2. Register the host name and IP information of the Cloud Hadoop cluster

Register the host name and Private IP information of the Cloud Hadoop cluster in /etc/hosts.
You can check this information in Ambari UI > Hosts.

For more information about accessing and using the Ambari UI, see the Ambari UI guide.
To register the host name and private IP information of the Cloud Hadoop cluster in /etc/hosts:

# root user
# echo 'IP            host name’      >> /etc/hosts
echo  '1**.**.*.*  e-001-*****-**'  >> /etc/hosts
echo  '1**.**.*.*  m-001-*****-**'  >> /etc/hosts
echo  '1**.**.*.*  m-002-*****-**'  >> /etc/hosts
echo  '1**.**.*.*  d-001-*****-**'  >> /etc/hosts
echo  '1**.**.*.*  d-002-*****-**'  >> /etc/hosts

3. Configure Hadoop client

Note

The Hadoop client package is already installed in all nodes within the cluster.
If it is not installed, install it through the following procedure.
This procedure must be performed while connected to the edge node via SSH.
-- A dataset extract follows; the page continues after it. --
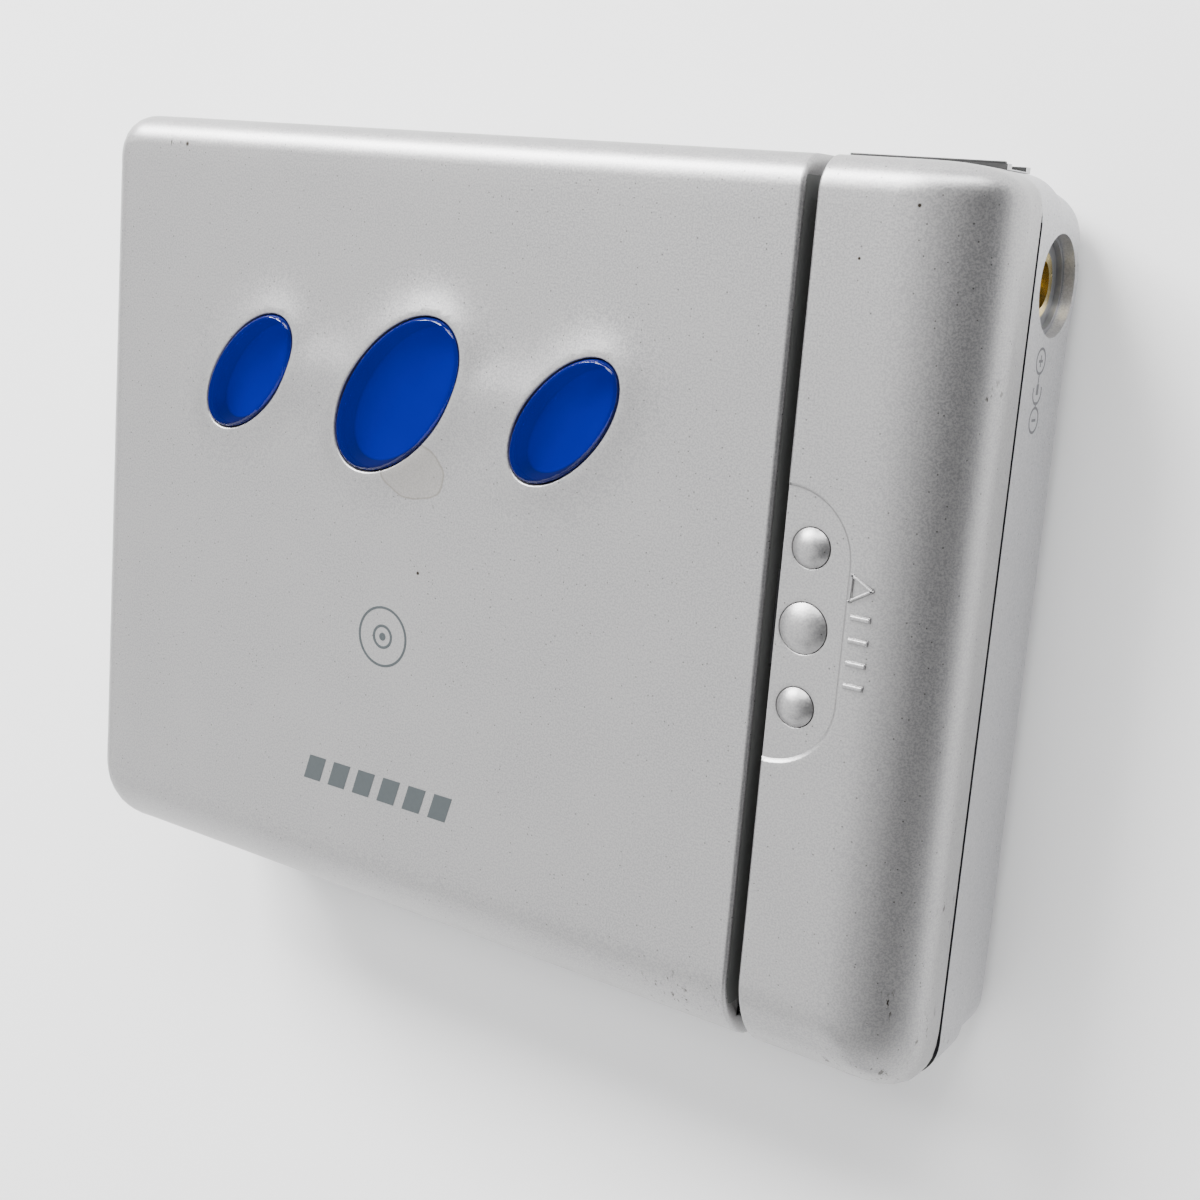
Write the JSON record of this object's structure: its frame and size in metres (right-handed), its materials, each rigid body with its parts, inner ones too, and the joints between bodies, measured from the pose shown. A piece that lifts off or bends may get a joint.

Hadoop environment variables are used in Spark, so Hadoop client configuration is required.
You can install the hadoop-client package with simple repo settings and yum command.

To install the hadoop-client package:

Check if the repo file is configured as follows using the following command.

$ cat /etc/yum.repos.d/ambari-nch-1.repo # Cloud Hadoop 2.x

[NCH-3.1-repo-1]
name=NCH-3.1-repo-1
baseurl=http://nch-repo.navercorp.com/yum/nch/redhat/NCH-3.1.1.3.1.2
path=/
enabled=1
gpgcheck=0
[NCH-3.1-GPL-repo-1]
name=NCH-3.1-GPL-repo-1
baseurl=http://nch-repo.navercorp.com/yum/nch/redhat/NCH-GPL-3.1.0.0
path=/
enabled=1
gpgcheck=0
[NCH-UTILS-1.1.0.22-repo-1]
name=NCH-UTILS-1.1.0.22-repo-1
baseurl=http://nch-repo.navercorp.com/yum/nch/redhat/NCH-UTILS-1.1.0.22
path=/
enabled=1

$ cat /etc/yum.repos.d/ambari-hdp-1.repo # Cloud Hadoop 1.x

[HDP-3.1-repo-1]
name=HDP-3.1-repo-1
baseurl=http://dist.kr.hadoop3.naverncp.com/HDP/centos7/3.x/updates/3.1.0.0
path=/
enabled=1
gpgcheck=0
[HDP-3.1-GPL-repo-1]
name=HDP-3.1-GPL-repo-1
baseurl=http://dist.kr.hadoop3.naverncp.com/HDP-GPL/centos7/3.x/updates/3.1.0.0
path=/
enabled=1
gpgcheck=0
[HDP-UTILS-1.1.0.22-repo-1]
name=HDP-UTILS-1.1.0.22-repo-1
baseurl=http://dist.kr.hadoop3.naverncp.com/HDP-UTILS-1.1.0.22/repos/centos7
path=/
enabled=1

Check whether hadoop-client is created using the following command.

$ yum clean all 
$ yum install hadoop-client
$ curl -u $AMBARI_ID:$AMBARI_PASS -H "X-Requested-By: ambari" -X GET http://$AMBARI_URI:8080/api/v1/clusters/$CLUSTER_NAME/services/HDFS/components/HDFS_CLIENT?format=client_config_tar > hdfs_client_conf.tar.gz
$ tar -xvf hdfs_client_conf.tar.gz
$ sudo cp ~/* /usr/nch/current/hadoop-client/conf/ # Cloud Hadoop 2.x
$ sudo cp ~/* /usr/hdp/current/hadoop-client/conf/ # Cloud Hadoop 1.x

4. Check whether JDK and Python3 are installed

JDK and Python3 must be already installed.
You can use Python2 in the previous Spark versions, but you can only use Python3 from Spark 3.0.0.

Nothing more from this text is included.